*SUPPLIED RECORDS*:
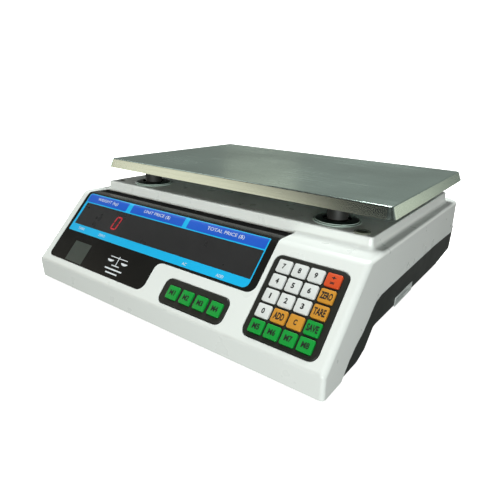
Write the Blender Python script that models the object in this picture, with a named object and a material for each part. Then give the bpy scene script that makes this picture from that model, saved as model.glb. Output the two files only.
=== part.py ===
"""Price-computing counter scale, built from separate solids.

Sizes are in millimetres and become metres as each mesh is made. +X is the
user's right, -Y is the front and +Z is up. The origin is under the middle of
the scale, on the surface that its four feet stand on.
"""

import math

import bmesh
import bpy
from mathutils import Matrix, Vector

MM = 0.001
GAP = 0.3  # left between pieces that touch
FAR = 60.0  # how far a cutter runs past what it cuts

# Housing, which is a white cover over a black base
WIDTH = 348.6
DEPTH = 352.0
WALL = 3.0
FRONT = -DEPTH / 2
BACK = DEPTH / 2
SIDE = WIDTH / 2
FRONT_CORNER = 3.5
BACK_CORNER = 22.0
UNDERSIDE = 3.5  # lowest edge of the cover
LIP_TOP = 24.6
LIP_LEAN = 1.5
SHOULDER_BACK = 86.5
BACK_LEAN = 3.5
BACK_SPLIT = 55.0
BASE_INSET = 1.5
BASE_WALL = 2.5
SEAM_GAP = 0.5
HOLLOW_CORNER = 1.0
PLAN_STEPS = 5

# The line where the cover ends on each side wall, as (y, z)
SEAM = (
    (-145.5, UNDERSIDE),
    (-134.9, 16.4),
    (-124.5, 24.5),
    (-113.0, 30.5),
    (-104.5, 37.5),
    (-97.5, 44.0),
    (-91.0, 49.0),
    (-80.0, 51.2),
    (75.5, 51.5),
    (155.5, 48.5),
    (168.0, 53.0),
    (BACK, BACK_SPLIT),
)
BASE_CLEARANCE = 0.4  # between the base and the cover's front and side walls
BASE_FRONT = FRONT + LIP_LEAN + WALL + BASE_CLEARANCE
BASE_FRONT_TOP = 6.5
BASE_FRONT_CORNER = 2.0
# The underside of the base, as (y, z)
BASE_LINE = (
    (BASE_FRONT, 4.0),
    (-104.5, 4.0),
    (-97.9, 6.4),
    (-84.2, 20.3),
    (-77.5, 20.9),
    (111.5, 17.5),
    (141.5, 19.9),
    (165.0, 24.6),
    (BACK - BASE_INSET, 31.0),
)
BASE_WALL_START = -142.2  # in front of this the cover's own wall reaches the bottom

# Console, the sloped face with the display and the keys
CONSOLE_ANGLE = math.radians(46.17)
CONSOLE_LENGTH = 89.5
BEND_Y = FRONT + CONSOLE_LENGTH * math.cos(CONSOLE_ANGLE)
BEND_Z = LIP_TOP + CONSOLE_LENGTH * math.sin(CONSOLE_ANGLE)

# Raised deck under the platter
DECK_X = 162.8
DECK_FRONT = -86.0
DECK_BACK = 144.5
DECK_Z = 98.0
DECK_CORNER = 3.0
DECK_DRAFT = 1.0
DECK_ROOT = 8.0  # how far the deck block reaches down into the cover
DECK_HOLLOW = 15.0

# Display lens, in console coordinates: x, and s up the slope from the lip
LENS_LEFT = -163.0
LENS_RIGHT = 94.0
LENS_STEP_X = -14.5
LENS_LOW = 7.5
LENS_STEP = 38.7
LENS_END = CONSOLE_LENGTH + 12.2
LENS_GROOVE = 13.8  # how far its pocket runs on behind it, to the foot of the deck
LENS_THICK = 1.6
LENS_SUNK = 0.4
LENS_LEDGE = 4.0
LENS_CORNERS = (5.0, 8.0, 4.0)  # lower left, those of the step, and over the bend

# Digit modules behind the lens
DIGIT_PITCH = 12.7
DIGIT_HEIGHT = 19.0
DIGIT_THICK = 7.8
DIGIT_S = 62.5
MODULES = (("led_weight", -118.4, 5), ("led_unit_price", -47.0, 5), ("led_total_price", 41.0, 6))
BOARD_THICK = 1.6
DISPLAY_BOARD = {"x": (-158.0, 88.0), "s": (46.0, 80.0)}

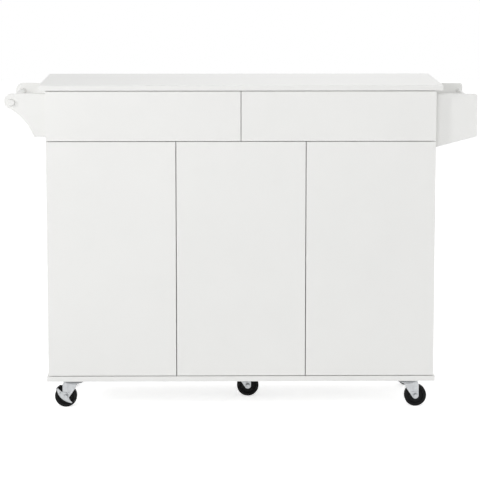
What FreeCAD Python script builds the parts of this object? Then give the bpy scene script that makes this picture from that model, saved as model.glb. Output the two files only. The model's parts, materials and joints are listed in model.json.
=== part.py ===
import FreeCAD, Part
import math
import os
import re
import Sketcher

# A kitchen island on five casters: three doors, two drawers, a drop leaf hinged to the
# rear edge of the worktop, a towel rack on its left side and a spice rack on its right.
# All sizes are in millimetres and degrees.
#
# Frame: X runs to the right along the front, Y runs from the front to the back, Z up.
# The origin lies on the floor under the middle of the whole island, leaf hanging.

SIZES = {
    # carcass
    "top_height": 930,
    "body_width": 1095,
    "base_depth": 425,
    "base_thick": 15,
    "base_overhang": 4.5,
    "side_thick": 15,
    "divider_thick": 15,
    "deck_thick": 15,
    "partition_thick": 15,
    "back_thick": 4,
    "back_groove": 7,
    "back_clearance": 0.5,
    "rail_thick": 15,
    # worktop
    "worktop_thick": 15,
    "worktop_side_overhang": 18,
    "worktop_front_overhang": 8,
    "worktop_rear_overhang": 17,
    # shelves and their pins
    "shelf_thick": 15,
    "shelf_rise": 325,
    "shelf_front_inset": 12,
    "shelf_clearance": 1,
    "pin_radius": 2.5,
    "pin_depth": 7,
    "pin_reach": 8,
    "pin_inset": 55,
    "pin_fit": 0.02,
    # doors and drawer fronts
    "front_thick": 15,
    "front_standoff": 3,
    "door_gap": 2.2,
    "door_bottom_gap": 2,
    "door_top_gap": 0.5,
    "drawer_front_height": 140,
    "drawer_gap": 2,
    "drawer_top_gap": 2,
    "drawer_bottom_gap": 1.5,
    # concealed door hinges
    "hinge_end_inset": 90,
    "hinge_pin_inset": 7,
    "hinge_pin_depth": 9.8,
    "hinge_pin_radius": 1,
    "hinge_pin_half": 9.8,
    "hinge_fit": 0.05,
    "cup_edge": 3,
    "cup_radius": 17.5,
    "cup_wall": 0.8,
    "cup_depth": 12.8,
    "flange_thick": 1,
    "flange_width": 24,
    "flange_height": 56,
    "eye_radius": 2,
    "arm_height": 8,
    "arm_thick": 2.5,
    "arm_web": 2,
    "arm_length": 55,
    "plate_gap": 5,
    "plate_length": 32,
    "plate_height": 44,
    "plate_setback": 8,
    # drawers and their runners
    "drawer_wall": 12,
    "drawer_height": 100,
    "drawer_lift": 12,
    "drawer_rear_clearance": 21,
    "drawer_bottom_thick": 4,
    "bottom_groove": 5,
    "bottom_rise": 10,
    "bottom_clearance": 0.5,
    "runner_space": 12.7,
    "runner_metal": 1.2,
    "runner_height": 45,
    "runner_flange": 11.3,
    "runner_fit": 0.3,
    "runner_setback": 2,
    "runner_shortfall": 20,
    # drop leaf, its hinges and its folding stays
    "leaf_thick": 15,
    "leaf_drop": 305,
    "leaf_gap": 1,
    "knuckle_radius": 3,
    "leaf_pin_radius": 1.5,
    "leaf_pin_fit": 0.05,
    "leaf_hinge_spread": 440,
    "leaf_hinge_length": 60,
    "leaf_wing_thick": 1.5,
    "leaf_wing_clearance": 1.5,
    "knuckle_clearance": 0.4,
    "stay_spread": 250,
    "stay_hinge_drop": 107,
    "stay_eye_radius": 4.5,
    "stay_width": 16,
    "stay_bar_thick": 6,
    "stay_pin_radius": 2.5,
    "stay_pin_fit": 0.05,
    "stay_cheek": 2,
    "stay_side_gap": 0.6,
    "stay_plate_height": 70,
    "stay_plate_flange": 12,
    "stay_rest_thick": 5,
    "stay_rest_width": 40,
    "stay_rest_length": 36,
    "stay_rest_gap": 0.8,
    "stay_leaf_clearance": 1,
    # towel rack on the left side
    "side_reach": 117,
    "rack_thick": 15,
    "rack_front_inset": 22.5,
    "ear_top_drop": 10,
    "ear_height": 122,
    "ear_head_radius": 21,
    "ear_foot": 34.5,
    "ear_sweep_radius": 155,
    "bar_radius": 9.5,
    "bar_drop": 25,
    "bar_end": 8,
    "bar_fit": 0.05,
    # spice rack on the right side
    "spice_top_drop": 12,
    "spice_outer_height": 120,
    "spice_slant": 31,
    "spice_corner": 7,
    "spice_shelf_thick": 12,
    "spice_shelf_rise": 3,
    "spice_shelf_inset": 4,
    "spice_rail_radius": 5.5,
    "spice_rail_inset": 13,
    "spice_rail_drop": 21,
    "spice_rail_seat": 8,
    # casters
    "caster_height": 86,
    "caster_inset_x": 72,
    "caster_inset_y": 69.5,
    "mount_plate_side": 60,
    "mount_plate_thick": 2.5,
    "mount_hole_spread": 23,
    "screw_radius": 2.2,
    "screw_fit": 0.05,
    "screw_bite": 12,
    "screw_head_radius": 4.5,
    "screw_head_thick": 2.5,
    "race_radius": 22,
    "race_height": 5.2,
    "race_gap": 0.3,
    "crown_radius": 28,
    "crown_thick": 4,
    "crown_cone_height": 7,
    "crown_cone_radius": 17,
    "kingpin_radius": 5,
    "kingpin_fit": 0.05,
    "kingpin_head_radius": 8,
    "kingpin_head_thick": 2,
    "kingpin_head_gap": 0.2,
    "wheel_radius": 31.75,
    "wheel_width": 25,
    "tread_round": 4,
    "wheel_hub_radius": 10,
    "wheel_rim_depth": 9,
    "wheel_dish": 4,
    "wheel_side_gap": 1.5,
    "trail": 22.5,
    "cheek_thick": 2.2,
    "cheek_lead": 8,
    "cheek_lead_drop": 14,
    "axle_hub_radius": 9.2,
    "axle_radius": 4,
    "axle_fit": 0.05,
    "axle_head_radius": 6.5,
    "axle_head_thick": 4.5,
    # brake pedals
    "pedal_thick": 2,
    "pedal_gap": 0.25,
    "pedal_width": 19,
    "pedal_reach": 37,
    "pedal_heel": 29,
    "pedal_end_width": 9,
    "pedal_pad_clearance": 1.5,
    "pedal_lean": 45,
}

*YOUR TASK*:
Beginning with the line containing "What FreeCAD Python" and ending with the line containing "# The origin", extract those lines exactly from the listing above, and only those.

*OUTPUT OF THE EXERCISE*:
What FreeCAD Python script builds the parts of this object? Then give the bpy scene script that makes this picture from that model, saved as model.glb. Output the two files only. The model's parts, materials and joints are listed in model.json.
=== part.py ===
import FreeCAD, Part
import math
import os
import re
import Sketcher

# A kitchen island on five casters: three doors, two drawers, a drop leaf hinged to the
# rear edge of the worktop, a towel rack on its left side and a spice rack on its right.
# All sizes are in millimetres and degrees.
#
# Frame: X runs to the right along the front, Y runs from the front to the back, Z up.
# The origin lies on the floor under the middle of the whole island, leaf hanging.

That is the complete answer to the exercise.